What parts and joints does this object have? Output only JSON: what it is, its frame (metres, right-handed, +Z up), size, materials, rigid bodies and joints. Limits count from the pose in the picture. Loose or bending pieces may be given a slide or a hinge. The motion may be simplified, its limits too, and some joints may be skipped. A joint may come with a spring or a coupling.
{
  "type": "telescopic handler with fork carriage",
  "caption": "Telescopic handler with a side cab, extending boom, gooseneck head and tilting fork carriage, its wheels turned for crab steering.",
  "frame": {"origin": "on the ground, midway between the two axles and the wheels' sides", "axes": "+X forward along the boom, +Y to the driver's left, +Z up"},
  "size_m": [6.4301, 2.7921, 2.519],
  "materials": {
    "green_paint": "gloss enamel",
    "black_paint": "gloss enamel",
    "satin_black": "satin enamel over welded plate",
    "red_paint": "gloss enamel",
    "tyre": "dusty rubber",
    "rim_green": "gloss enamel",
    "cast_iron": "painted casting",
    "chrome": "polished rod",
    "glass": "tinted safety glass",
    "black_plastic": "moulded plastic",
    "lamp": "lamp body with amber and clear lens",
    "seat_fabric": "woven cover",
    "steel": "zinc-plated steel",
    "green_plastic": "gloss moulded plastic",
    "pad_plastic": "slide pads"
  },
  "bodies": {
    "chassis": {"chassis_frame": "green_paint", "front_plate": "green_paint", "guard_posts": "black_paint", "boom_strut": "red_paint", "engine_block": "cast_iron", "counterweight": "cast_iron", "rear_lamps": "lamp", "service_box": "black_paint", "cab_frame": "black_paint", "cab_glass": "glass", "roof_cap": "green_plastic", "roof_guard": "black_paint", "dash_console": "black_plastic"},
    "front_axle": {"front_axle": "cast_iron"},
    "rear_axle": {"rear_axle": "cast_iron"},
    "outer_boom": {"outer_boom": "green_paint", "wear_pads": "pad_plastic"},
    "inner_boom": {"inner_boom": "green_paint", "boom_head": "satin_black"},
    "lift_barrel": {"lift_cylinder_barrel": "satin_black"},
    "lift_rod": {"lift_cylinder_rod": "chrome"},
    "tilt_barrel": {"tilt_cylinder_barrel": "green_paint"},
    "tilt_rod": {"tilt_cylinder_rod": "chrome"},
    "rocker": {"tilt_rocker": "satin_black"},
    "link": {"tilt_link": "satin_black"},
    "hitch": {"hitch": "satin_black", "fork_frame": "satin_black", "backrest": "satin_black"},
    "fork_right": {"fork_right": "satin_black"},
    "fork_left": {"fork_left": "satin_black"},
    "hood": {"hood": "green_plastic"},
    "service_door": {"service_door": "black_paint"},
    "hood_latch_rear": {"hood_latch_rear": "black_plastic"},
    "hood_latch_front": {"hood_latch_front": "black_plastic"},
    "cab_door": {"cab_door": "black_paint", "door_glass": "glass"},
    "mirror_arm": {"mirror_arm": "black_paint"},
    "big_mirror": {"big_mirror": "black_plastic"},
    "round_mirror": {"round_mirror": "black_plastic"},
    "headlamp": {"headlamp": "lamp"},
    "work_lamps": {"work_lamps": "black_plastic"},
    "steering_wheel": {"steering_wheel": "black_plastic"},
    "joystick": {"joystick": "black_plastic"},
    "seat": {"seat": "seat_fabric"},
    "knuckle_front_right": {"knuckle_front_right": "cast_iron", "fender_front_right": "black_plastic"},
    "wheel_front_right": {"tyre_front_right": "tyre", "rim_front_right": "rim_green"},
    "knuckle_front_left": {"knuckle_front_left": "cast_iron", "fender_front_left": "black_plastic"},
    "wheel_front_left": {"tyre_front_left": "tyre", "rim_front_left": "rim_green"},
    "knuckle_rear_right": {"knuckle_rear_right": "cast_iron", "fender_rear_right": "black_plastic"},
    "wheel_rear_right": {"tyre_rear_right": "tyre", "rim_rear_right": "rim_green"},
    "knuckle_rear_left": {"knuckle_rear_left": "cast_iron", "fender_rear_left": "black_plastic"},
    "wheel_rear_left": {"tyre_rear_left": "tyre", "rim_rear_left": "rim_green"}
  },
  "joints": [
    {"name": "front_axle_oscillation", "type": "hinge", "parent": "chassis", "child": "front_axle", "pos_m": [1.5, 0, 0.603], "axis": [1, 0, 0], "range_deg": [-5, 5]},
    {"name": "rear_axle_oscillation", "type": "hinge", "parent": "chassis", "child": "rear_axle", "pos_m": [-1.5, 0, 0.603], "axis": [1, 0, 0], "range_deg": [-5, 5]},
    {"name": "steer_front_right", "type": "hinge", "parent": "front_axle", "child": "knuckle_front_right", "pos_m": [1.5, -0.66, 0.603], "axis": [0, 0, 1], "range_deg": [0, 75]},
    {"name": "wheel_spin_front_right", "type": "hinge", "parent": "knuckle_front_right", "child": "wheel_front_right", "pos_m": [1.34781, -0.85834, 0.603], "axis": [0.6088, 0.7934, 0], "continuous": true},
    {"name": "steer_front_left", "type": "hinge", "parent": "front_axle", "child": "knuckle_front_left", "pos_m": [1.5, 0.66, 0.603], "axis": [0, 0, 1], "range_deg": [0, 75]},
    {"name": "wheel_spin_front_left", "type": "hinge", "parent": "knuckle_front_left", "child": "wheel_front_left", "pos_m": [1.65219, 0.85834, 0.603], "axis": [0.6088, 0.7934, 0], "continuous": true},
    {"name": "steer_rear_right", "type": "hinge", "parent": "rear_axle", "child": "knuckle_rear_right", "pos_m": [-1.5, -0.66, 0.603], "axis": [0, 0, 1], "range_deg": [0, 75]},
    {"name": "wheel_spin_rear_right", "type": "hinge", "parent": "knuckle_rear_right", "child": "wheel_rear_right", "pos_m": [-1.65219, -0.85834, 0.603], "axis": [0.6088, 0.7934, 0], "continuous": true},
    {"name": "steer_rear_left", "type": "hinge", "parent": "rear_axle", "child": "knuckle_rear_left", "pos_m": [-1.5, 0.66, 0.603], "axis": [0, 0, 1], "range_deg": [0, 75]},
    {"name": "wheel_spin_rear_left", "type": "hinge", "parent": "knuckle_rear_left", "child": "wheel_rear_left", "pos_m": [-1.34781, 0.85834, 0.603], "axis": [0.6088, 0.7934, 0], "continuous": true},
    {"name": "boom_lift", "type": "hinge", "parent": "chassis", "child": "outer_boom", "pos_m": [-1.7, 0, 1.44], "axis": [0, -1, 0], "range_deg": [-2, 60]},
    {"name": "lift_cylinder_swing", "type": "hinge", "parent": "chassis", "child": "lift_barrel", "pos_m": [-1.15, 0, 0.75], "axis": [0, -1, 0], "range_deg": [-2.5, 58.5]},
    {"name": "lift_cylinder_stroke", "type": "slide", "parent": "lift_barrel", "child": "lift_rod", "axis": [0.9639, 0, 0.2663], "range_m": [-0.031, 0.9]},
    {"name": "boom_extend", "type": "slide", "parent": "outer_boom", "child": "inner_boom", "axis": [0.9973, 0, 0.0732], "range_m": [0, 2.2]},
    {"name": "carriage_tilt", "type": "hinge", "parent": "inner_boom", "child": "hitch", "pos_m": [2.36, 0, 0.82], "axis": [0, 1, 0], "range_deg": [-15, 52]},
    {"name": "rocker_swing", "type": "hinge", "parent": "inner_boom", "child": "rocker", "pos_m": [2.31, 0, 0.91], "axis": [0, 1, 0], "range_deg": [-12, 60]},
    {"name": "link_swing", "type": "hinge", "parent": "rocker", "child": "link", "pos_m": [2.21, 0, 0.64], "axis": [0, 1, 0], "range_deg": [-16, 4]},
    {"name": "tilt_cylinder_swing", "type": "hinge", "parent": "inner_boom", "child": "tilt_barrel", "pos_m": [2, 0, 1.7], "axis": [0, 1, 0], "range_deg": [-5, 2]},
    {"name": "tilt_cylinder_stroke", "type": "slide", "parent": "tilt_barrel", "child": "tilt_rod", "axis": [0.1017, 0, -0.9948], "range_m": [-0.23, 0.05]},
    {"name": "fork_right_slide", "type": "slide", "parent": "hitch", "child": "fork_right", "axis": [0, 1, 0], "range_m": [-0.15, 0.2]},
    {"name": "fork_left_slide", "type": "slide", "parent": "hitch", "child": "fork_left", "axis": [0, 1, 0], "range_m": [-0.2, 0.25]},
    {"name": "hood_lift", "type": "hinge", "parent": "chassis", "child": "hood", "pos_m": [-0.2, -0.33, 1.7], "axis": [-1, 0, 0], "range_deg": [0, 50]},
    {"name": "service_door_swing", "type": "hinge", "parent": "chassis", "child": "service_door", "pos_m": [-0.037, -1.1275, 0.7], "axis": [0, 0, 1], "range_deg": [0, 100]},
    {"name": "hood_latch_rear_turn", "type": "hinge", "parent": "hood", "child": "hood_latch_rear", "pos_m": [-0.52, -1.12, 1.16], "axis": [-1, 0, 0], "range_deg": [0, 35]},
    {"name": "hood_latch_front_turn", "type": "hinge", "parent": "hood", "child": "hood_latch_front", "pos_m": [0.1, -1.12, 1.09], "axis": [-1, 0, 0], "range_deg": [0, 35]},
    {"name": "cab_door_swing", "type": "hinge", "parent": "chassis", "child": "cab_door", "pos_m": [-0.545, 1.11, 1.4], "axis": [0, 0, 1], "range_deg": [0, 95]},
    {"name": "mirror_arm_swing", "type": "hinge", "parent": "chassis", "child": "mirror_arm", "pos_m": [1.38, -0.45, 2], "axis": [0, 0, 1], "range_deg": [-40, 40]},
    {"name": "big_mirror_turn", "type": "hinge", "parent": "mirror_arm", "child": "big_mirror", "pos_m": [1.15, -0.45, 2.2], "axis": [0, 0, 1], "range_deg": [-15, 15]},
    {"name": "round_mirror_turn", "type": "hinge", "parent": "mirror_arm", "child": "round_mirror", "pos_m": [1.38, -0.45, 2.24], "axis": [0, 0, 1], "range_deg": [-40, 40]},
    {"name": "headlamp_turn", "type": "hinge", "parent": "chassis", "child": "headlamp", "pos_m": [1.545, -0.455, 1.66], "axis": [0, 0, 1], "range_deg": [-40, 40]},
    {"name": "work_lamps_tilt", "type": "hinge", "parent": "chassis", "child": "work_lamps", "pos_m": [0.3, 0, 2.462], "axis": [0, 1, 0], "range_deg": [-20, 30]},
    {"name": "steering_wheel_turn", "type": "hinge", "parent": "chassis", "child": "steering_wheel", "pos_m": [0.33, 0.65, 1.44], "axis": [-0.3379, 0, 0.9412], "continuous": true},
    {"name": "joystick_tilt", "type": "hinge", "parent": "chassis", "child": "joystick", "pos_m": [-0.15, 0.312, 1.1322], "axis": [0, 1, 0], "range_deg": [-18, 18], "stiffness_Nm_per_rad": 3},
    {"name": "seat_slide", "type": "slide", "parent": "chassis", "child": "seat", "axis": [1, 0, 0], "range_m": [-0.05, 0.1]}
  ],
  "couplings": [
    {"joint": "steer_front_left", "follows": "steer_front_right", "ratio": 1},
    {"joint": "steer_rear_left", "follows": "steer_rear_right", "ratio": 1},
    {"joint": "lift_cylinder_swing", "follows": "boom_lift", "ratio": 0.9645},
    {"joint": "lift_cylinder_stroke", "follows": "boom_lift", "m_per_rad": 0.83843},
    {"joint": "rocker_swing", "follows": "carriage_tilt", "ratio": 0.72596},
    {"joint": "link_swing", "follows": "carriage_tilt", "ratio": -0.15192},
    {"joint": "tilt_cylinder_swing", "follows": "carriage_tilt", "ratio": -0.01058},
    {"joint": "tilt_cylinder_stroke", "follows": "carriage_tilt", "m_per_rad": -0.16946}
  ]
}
========
### [JOB]
Write out each line of the data that holds the string "joints".

### [WRITTEN RESPONSE]
What parts and joints does this object have? Output only JSON: what it is, its frame (metres, right-handed, +Z up), size, materials, rigid bodies and joints. Limits count from the pose in the picture. Loose or bending pieces may be given a slide or a hinge. The motion may be simplified, its limits too, and some joints may be skipped. A joint may come with a spring or a coupling.
  "joints": [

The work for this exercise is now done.